#### Record list:
%%
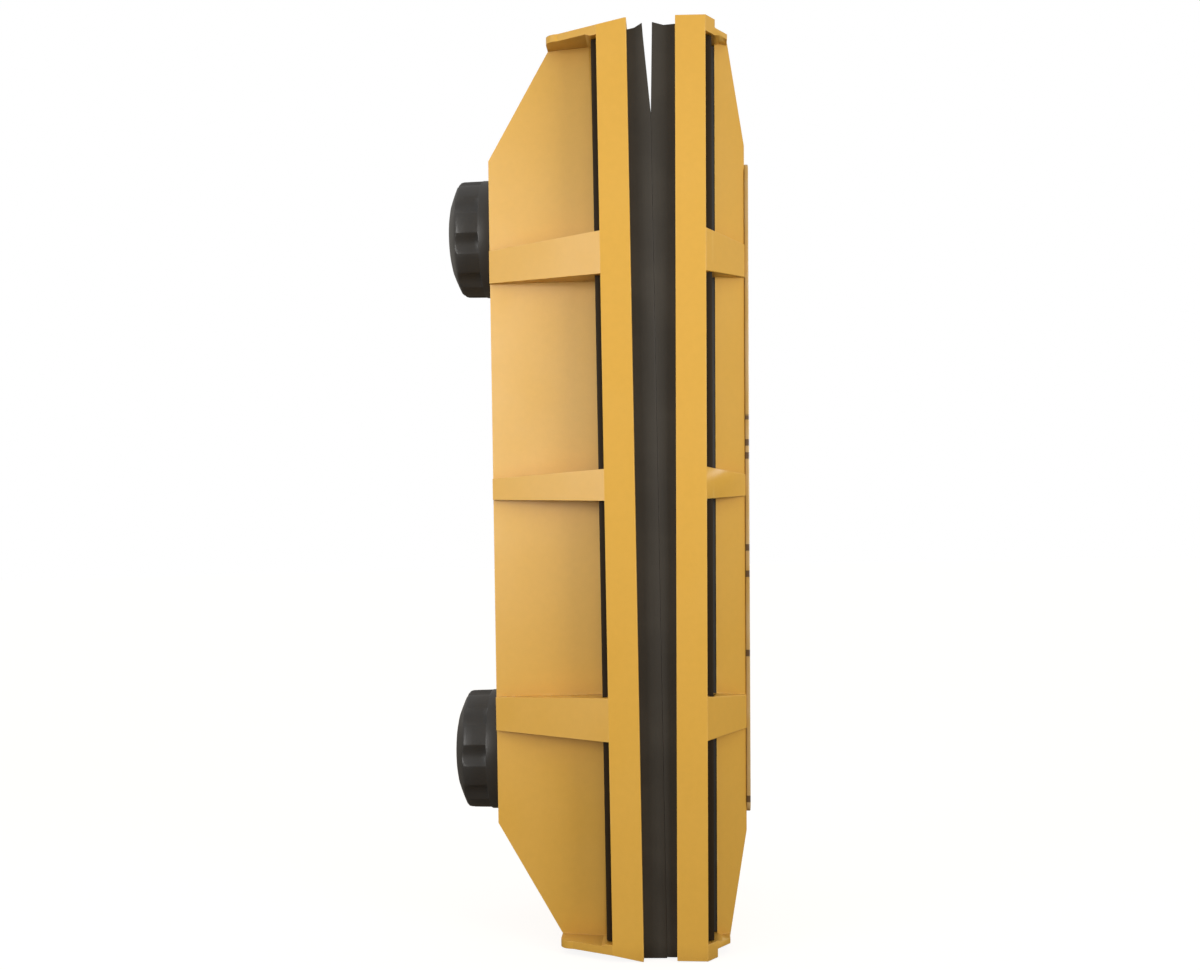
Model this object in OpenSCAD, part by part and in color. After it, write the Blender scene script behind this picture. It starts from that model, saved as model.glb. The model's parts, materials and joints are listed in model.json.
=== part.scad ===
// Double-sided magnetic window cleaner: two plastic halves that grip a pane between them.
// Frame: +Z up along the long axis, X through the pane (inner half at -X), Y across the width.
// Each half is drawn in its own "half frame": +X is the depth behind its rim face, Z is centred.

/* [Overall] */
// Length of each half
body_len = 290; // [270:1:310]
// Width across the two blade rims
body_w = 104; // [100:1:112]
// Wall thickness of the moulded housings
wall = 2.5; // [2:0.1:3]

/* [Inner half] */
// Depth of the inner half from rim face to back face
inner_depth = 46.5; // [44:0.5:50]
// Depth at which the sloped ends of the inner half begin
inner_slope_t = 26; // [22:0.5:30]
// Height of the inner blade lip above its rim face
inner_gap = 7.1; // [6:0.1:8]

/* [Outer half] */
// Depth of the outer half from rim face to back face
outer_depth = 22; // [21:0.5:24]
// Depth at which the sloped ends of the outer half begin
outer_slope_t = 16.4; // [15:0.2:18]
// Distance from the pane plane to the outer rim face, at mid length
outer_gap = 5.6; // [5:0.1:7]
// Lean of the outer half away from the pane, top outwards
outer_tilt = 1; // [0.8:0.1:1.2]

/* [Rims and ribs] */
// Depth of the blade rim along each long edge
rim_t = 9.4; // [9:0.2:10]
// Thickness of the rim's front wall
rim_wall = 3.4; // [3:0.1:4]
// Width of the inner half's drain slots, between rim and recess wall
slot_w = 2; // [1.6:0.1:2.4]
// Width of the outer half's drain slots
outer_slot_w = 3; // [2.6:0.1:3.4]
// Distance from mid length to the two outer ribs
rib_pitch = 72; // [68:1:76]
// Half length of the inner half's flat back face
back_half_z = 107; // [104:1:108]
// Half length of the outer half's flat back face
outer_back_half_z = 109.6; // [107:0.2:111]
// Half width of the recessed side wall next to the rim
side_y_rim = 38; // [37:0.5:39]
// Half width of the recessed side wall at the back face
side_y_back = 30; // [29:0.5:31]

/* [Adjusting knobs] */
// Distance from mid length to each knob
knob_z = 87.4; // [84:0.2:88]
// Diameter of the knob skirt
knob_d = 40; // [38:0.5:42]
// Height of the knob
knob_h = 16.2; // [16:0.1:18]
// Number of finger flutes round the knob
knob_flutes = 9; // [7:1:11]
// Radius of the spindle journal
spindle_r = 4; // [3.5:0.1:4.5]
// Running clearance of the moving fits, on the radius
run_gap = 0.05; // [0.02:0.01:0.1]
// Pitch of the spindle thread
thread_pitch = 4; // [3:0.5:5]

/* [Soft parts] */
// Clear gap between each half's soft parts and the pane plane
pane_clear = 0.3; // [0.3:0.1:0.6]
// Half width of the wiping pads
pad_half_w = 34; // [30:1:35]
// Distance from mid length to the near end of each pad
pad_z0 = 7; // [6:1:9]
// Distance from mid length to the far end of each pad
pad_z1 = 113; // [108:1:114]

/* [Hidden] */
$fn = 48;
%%
%%
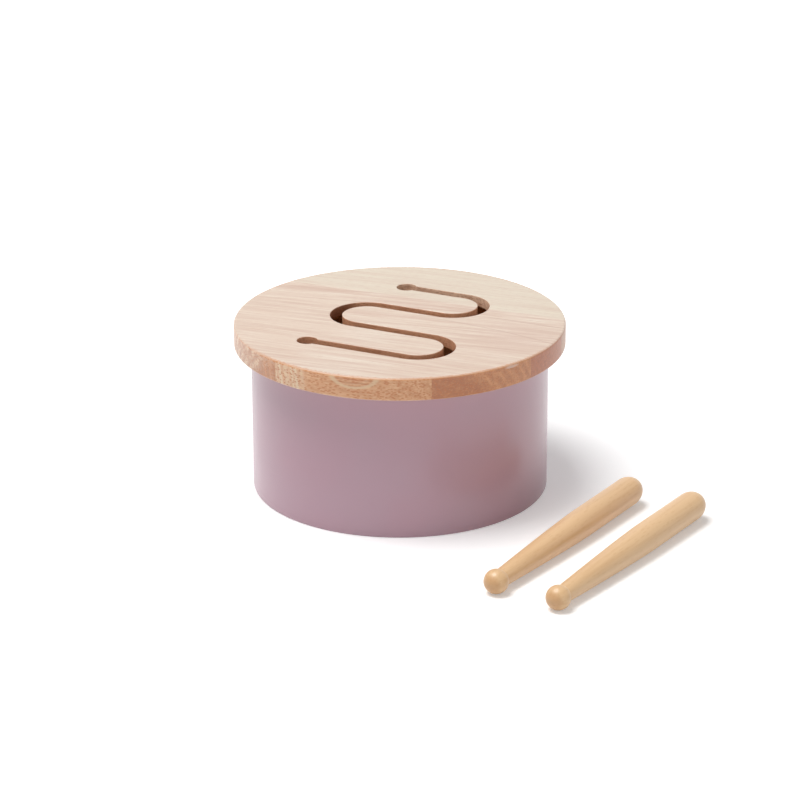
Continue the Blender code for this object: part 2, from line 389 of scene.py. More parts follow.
%%
#### Problem to work on:
Filter the records above for "that" and copy every matching line.

#### Solution:
Model this object in OpenSCAD, part by part and in color. After it, write the Blender scene script behind this picture. It starts from that model, saved as model.glb. The model's parts, materials and joints are listed in model.json.
// Double-sided magnetic window cleaner: two plastic halves that grip a pane between them.